Dataset excerpt:

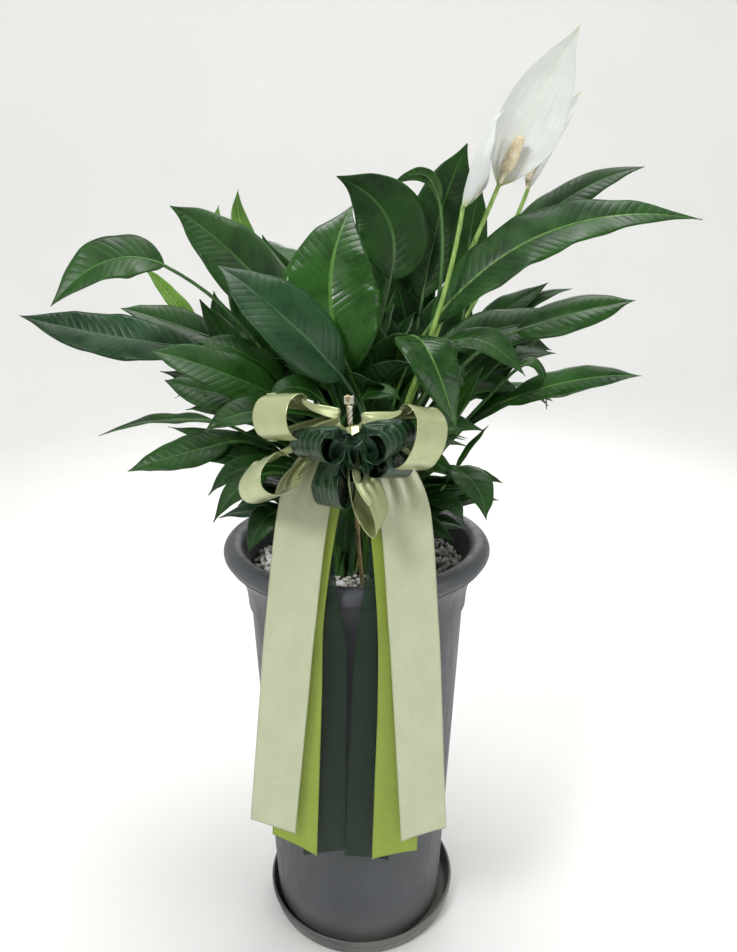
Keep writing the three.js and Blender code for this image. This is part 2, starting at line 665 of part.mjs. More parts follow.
// The wire tie is a ring round the stake's top.
function ringRound(centre, along, inner, thick) {
  const geometry = turned([
    [inner, -thick],
    [inner + thick, -thick],
    [inner + thick, thick],
    [inner, thick],
  ], SMALL_ROUND);
  geometry.applyQuaternion(new THREE.Quaternion().setFromUnitVectors(new THREE.Vector3(0, 0, 1), along));
  geometry.translate(...centre.toArray());
  return geometry;
}

const tieCentre = stakeTop.clone().addScaledVector(stakeAlong, -12);
add('bow_tie', ringRound(tieCentre, stakeAlong, STAKE_RADIUS + 2 * GAP, 1.5), 'tie');

export default object;
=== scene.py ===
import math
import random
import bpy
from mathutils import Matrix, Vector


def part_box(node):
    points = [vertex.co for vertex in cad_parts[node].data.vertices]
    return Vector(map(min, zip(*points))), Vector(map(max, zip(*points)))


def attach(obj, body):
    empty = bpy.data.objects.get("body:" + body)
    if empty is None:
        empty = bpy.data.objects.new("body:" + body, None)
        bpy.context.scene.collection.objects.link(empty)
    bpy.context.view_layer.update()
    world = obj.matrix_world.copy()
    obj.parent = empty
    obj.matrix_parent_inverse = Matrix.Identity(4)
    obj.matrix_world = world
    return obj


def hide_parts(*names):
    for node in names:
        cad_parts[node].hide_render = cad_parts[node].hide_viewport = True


bl_info = {
    "name": "Potted Peace Lily",
    "version": (1, 0, 0),
    "blender": (4, 5, 0),
    "location": "View3D > Sidebar > Peace Lily",
    "description": "Models and finishes a potted peace lily with a gift bow",
    "category": "Add Mesh",
}

import bpy
import numpy as np
from bpy.props import FloatProperty, FloatVectorProperty, IntProperty, PointerProperty
from mathutils import Vector, noise

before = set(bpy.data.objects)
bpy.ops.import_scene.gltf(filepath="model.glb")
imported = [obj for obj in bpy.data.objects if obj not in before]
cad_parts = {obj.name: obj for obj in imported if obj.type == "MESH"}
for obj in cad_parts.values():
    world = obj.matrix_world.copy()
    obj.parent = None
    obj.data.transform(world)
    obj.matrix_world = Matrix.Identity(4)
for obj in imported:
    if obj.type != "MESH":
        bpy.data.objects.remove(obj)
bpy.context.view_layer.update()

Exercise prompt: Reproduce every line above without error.

Result of this task:
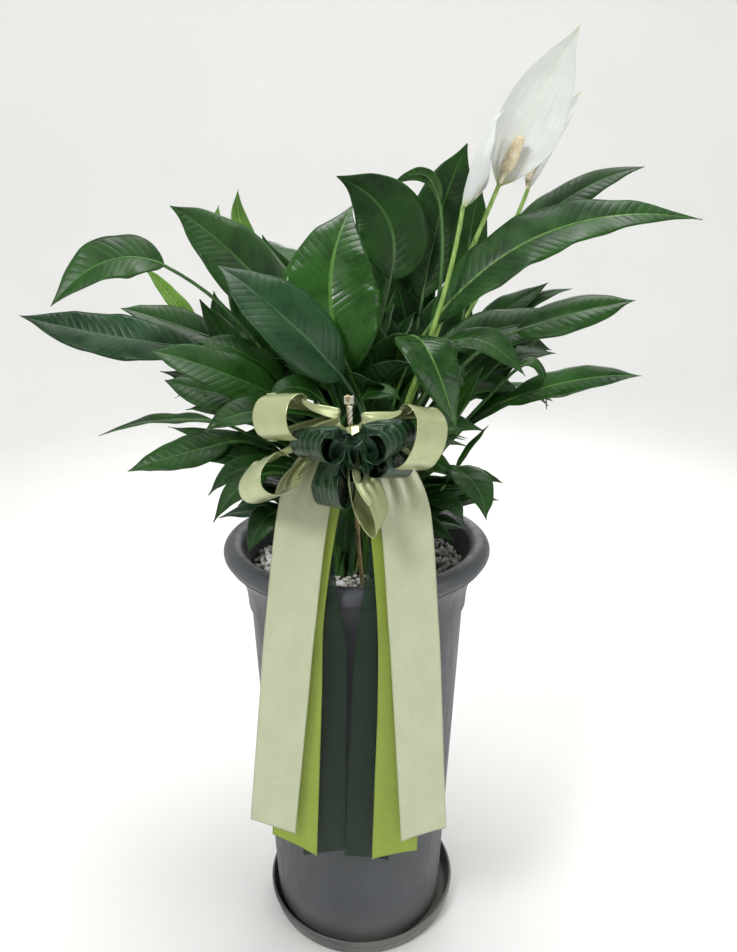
Keep writing the three.js and Blender code for this image. This is part 2, starting at line 665 of part.mjs. More parts follow.
// The wire tie is a ring round the stake's top.
function ringRound(centre, along, inner, thick) {
  const geometry = turned([
    [inner, -thick],
    [inner + thick, -thick],
    [inner + thick, thick],
    [inner, thick],
  ], SMALL_ROUND);
  geometry.applyQuaternion(new THREE.Quaternion().setFromUnitVectors(new THREE.Vector3(0, 0, 1), along));
  geometry.translate(...centre.toArray());
  return geometry;
}

const tieCentre = stakeTop.clone().addScaledVector(stakeAlong, -12);
add('bow_tie', ringRound(tieCentre, stakeAlong, STAKE_RADIUS + 2 * GAP, 1.5), 'tie');

export default object;
=== scene.py ===
import math
import random
import bpy
from mathutils import Matrix, Vector


def part_box(node):
    points = [vertex.co for vertex in cad_parts[node].data.vertices]
    return Vector(map(min, zip(*points))), Vector(map(max, zip(*points)))


def attach(obj, body):
    empty = bpy.data.objects.get("body:" + body)
    if empty is None:
        empty = bpy.data.objects.new("body:" + body, None)
        bpy.context.scene.collection.objects.link(empty)
    bpy.context.view_layer.update()
    world = obj.matrix_world.copy()
    obj.parent = empty
    obj.matrix_parent_inverse = Matrix.Identity(4)
    obj.matrix_world = world
    return obj


def hide_parts(*names):
    for node in names:
        cad_parts[node].hide_render = cad_parts[node].hide_viewport = True


bl_info = {
    "name": "Potted Peace Lily",
    "version": (1, 0, 0),
    "blender": (4, 5, 0),
    "location": "View3D > Sidebar > Peace Lily",
    "description": "Models and finishes a potted peace lily with a gift bow",
    "category": "Add Mesh",
}

import bpy
import numpy as np
from bpy.props import FloatProperty, FloatVectorProperty, IntProperty, PointerProperty
from mathutils import Vector, noise

before = set(bpy.data.objects)
bpy.ops.import_scene.gltf(filepath="model.glb")
imported = [obj for obj in bpy.data.objects if obj not in before]
cad_parts = {obj.name: obj for obj in imported if obj.type == "MESH"}
for obj in cad_parts.values():
    world = obj.matrix_world.copy()
    obj.parent = None
    obj.data.transform(world)
    obj.matrix_world = Matrix.Identity(4)
for obj in imported:
    if obj.type != "MESH":
        bpy.data.objects.remove(obj)
bpy.context.view_layer.update()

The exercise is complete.